As a highly engaged Jew, thinking about myself as moderately affiliated to a form of life in which other people are highly engaged has been very revealing.  It has also given me more sympathy with the views of people who fret about the disappearance of Jews and Judaism.  After all, one cannot build a thriving soccer scene on the back of someone who only watches the occasional big match and whose “fanhood” is mixed in with large globs of nostalgia that some may argue has nothing to do with the essence of the game itself.   

Ultimately, however, I think that the application of the categories “moderately affiliated” and “highly engaged” to Jewish identity has only limited validity.  The only way I can explain it is through the concept of idolatry.  I think that the concept of idolatry boils down to the claim that no aspect of human existence is of absolute value.  All aspects of existence­ – social institutions, systems of thought – can be turned into idols that blind us to the other aspects of life that are worthy of value.  The concept of idolatry has a special position in Judaism, for it can call into question any and all other aspects of Jewish life and thought.  It is this concept, for me, that underpins the claims made by CLAL that Judaism can change profoundly in nature.  When the social reality within which we live is transforming, perpetuation of age-old rules and ideas can itself be a form of idolatry that can blind us to new opportunities that are worthy of value. 

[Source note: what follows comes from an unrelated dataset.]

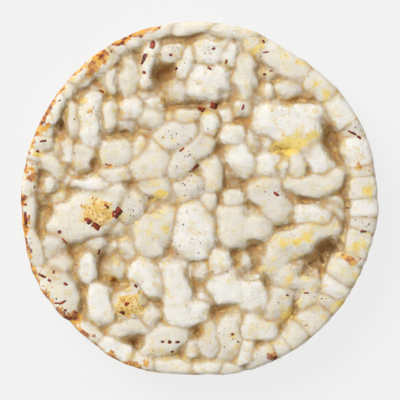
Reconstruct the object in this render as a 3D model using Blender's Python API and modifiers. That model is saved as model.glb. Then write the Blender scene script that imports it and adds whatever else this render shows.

I do not believe that there is any such powerful source of self-criticism within the fairly fixed and limited repertoire of behaviors and concerns that comprise soccer fanhood.  And that is why the categories “moderately affiliated” and “highly engaged” may be of value in measuring it, for they assume a hierarchy of value that is essentially fixed.  Bill Shankly, the famed Liverpool manager of the seventies, once said with great irony and humor: “Football is not a matter of life and death.  It’s more important than that.”  Once we can accept that this sentiment is actually true of Judaism, we may be able to stop trying to reduce it to a fixed set of behaviors and institutions, and begin the more important conversations about the meaning and purpose of our Jewishness.